CBBS-FM
- Sudbury, Ontario; Canada;
- Broadcast area: Greater Sudbury
- Frequency: 90.1 MHz

Programming
- Language: English
- Format: Adult contemporary/Public music
- Network: CBC Music

Ownership
- Owner: Canadian Broadcasting Corporation
- Sister stations: CBCS-FM, CBBX-FM, CBON-FM

History
- First air date: March 29, 2001
- Call sign meaning: Canadian Broadcasting Corporation B Sudbury

Technical information
- Class: B
- ERP: 50 kW
- HAAT: 120.9 metres (397 ft)
- Transmitter coordinates: 46°30′14″N 80°58′03″W﻿ / ﻿46.5039°N 80.9675°W

Links
- Website: CBC Sudbury

= CBBS-FM =

Radio station in Sudbury, Ontario, Canada

CBBS-FM is a Canadian radio station, which broadcasts the Canadian Broadcasting Corporation's CBC Music network on 90.1 FM in Sudbury, Ontario.

The station was originally licensed by the CRTC in 1984. However, due to financial constraints at the CBC, the station was never launched, and the CBC was forced in 1991 to surrender all of its non-operating licenses. The license surrender left Sudbury as one of the largest cities in all of Canada not served by the CBC's music network.
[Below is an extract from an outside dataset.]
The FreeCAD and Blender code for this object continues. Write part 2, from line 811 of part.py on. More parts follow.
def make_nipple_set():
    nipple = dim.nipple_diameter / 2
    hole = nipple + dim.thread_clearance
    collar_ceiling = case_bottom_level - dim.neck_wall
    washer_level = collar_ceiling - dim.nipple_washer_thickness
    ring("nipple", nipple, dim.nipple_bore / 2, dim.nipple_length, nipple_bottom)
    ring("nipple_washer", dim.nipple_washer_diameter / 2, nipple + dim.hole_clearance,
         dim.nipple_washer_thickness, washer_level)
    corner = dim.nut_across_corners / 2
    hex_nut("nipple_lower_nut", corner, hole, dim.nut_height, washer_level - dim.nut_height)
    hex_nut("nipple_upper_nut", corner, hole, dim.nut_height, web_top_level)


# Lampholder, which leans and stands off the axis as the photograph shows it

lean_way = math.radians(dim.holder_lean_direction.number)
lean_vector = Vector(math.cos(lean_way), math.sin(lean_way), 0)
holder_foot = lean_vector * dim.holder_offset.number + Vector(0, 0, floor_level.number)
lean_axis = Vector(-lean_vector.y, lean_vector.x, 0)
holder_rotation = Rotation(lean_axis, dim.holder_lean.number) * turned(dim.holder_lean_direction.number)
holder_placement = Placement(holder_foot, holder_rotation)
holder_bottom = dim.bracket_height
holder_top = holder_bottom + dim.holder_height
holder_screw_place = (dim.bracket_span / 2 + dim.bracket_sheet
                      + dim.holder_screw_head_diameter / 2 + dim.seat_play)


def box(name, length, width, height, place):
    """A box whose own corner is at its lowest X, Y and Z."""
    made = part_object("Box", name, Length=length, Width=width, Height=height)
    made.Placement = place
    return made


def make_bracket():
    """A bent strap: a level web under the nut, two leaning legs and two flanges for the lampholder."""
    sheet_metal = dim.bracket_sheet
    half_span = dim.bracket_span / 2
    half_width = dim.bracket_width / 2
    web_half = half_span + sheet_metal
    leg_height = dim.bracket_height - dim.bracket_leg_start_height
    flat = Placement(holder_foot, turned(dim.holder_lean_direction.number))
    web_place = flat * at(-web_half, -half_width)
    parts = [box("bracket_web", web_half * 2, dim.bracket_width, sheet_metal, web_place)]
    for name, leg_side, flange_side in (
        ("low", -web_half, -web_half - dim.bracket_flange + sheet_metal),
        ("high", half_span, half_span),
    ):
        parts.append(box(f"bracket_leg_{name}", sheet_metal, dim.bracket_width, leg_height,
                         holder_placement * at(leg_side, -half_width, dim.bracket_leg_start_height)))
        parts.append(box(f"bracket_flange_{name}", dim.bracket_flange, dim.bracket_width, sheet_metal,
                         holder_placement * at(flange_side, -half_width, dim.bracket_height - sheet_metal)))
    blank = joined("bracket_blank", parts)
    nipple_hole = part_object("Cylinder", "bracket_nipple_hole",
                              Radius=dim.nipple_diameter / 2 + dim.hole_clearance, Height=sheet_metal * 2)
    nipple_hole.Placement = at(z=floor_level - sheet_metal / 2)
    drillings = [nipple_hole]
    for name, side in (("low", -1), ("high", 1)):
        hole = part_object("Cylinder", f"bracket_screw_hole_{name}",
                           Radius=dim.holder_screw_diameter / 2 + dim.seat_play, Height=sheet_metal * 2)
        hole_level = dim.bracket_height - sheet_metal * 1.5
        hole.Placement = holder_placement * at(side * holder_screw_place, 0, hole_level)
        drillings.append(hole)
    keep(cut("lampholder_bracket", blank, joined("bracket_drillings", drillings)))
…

The CBC subsequently applied for a new license, which was awarded in 2000, and the station launched on March 29, 2001. The network's Take Five, hosted by Shelley Solmes, broadcast from the Art Gallery of Sudbury the day of the station's launch.

==Transmitters==
At present, the station only broadcasts in Sudbury. In long-term expansion plans that the CBC has filed with the CRTC, the station was slated to add rebroadcasters in Elliot Lake, Iron Bridge, Kapuskasing, Little Current, North Bay, Sault Ste. Marie, Temiskaming Shores, Timmins and Wawa; however, no firm timeframe for this service expansion has been announced.